Say you decide to convert the far corner of your living room into the corner office you've always dreamed of. Well, that may not be a good move if this is an area where the children play. Most clients frown upon hearing the antics of toddlers during important business conversations. You want to avoid as much noise and as many interruptions as possible.
Equally, nix setting up in your basement or attic, unless you know you can get ample natural daylight and maintain a moderate room temperature. At the same time, you need enough room to house your essentials--desk, chair, filing cabinets, computer, printer and other office equipment. You also want a meeting area, which could be a couple of chairs or a couch. Also, look at converting an extra closet or linen cabinet into a storage space for supplies.

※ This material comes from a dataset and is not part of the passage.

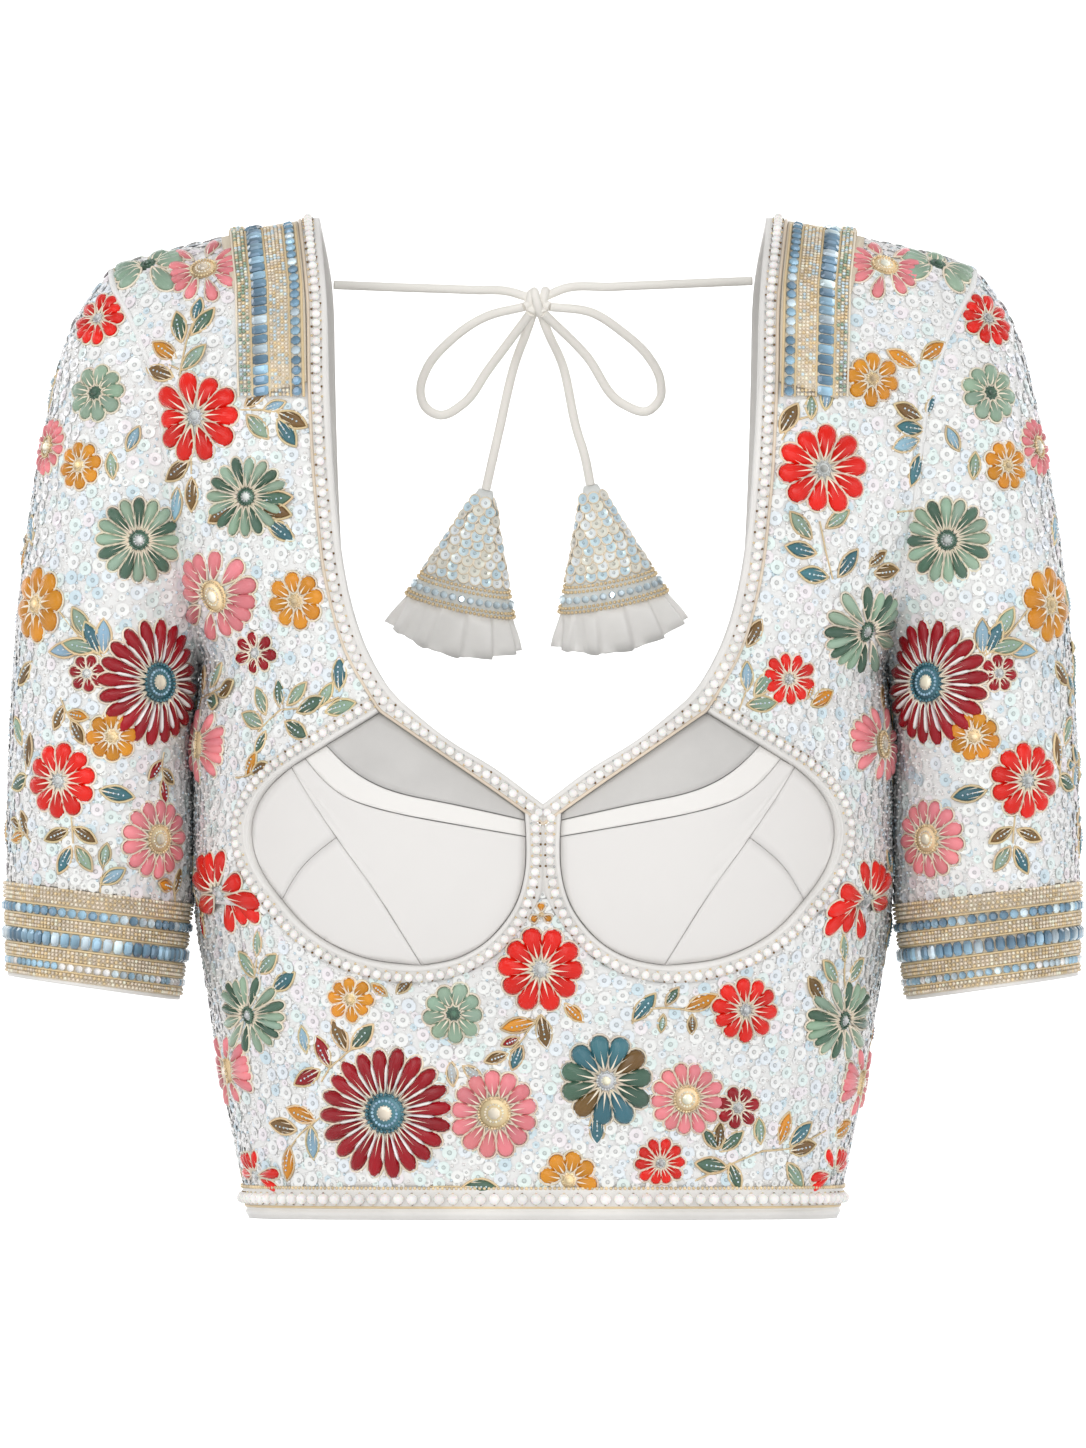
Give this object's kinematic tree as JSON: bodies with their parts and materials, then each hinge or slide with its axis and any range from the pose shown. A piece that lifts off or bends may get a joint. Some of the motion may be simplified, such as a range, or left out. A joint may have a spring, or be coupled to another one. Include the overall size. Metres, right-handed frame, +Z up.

Although you may think you need state-of-the-art equipment, resist the urge to adorn your home office with the most expensive high-tech systems; your clients won't like you any less. All you really need is a computer, printer, copier, fax and phone. Better still, you can get an integrated unit--fax phone or fax copier.
The Right System
You probably own a computer or have resolved to buy whatever you mastered while toiling at your last job. Either way, if it's a 486-based IBM compatible or an Apple Macintosh Quadra computer, you're set.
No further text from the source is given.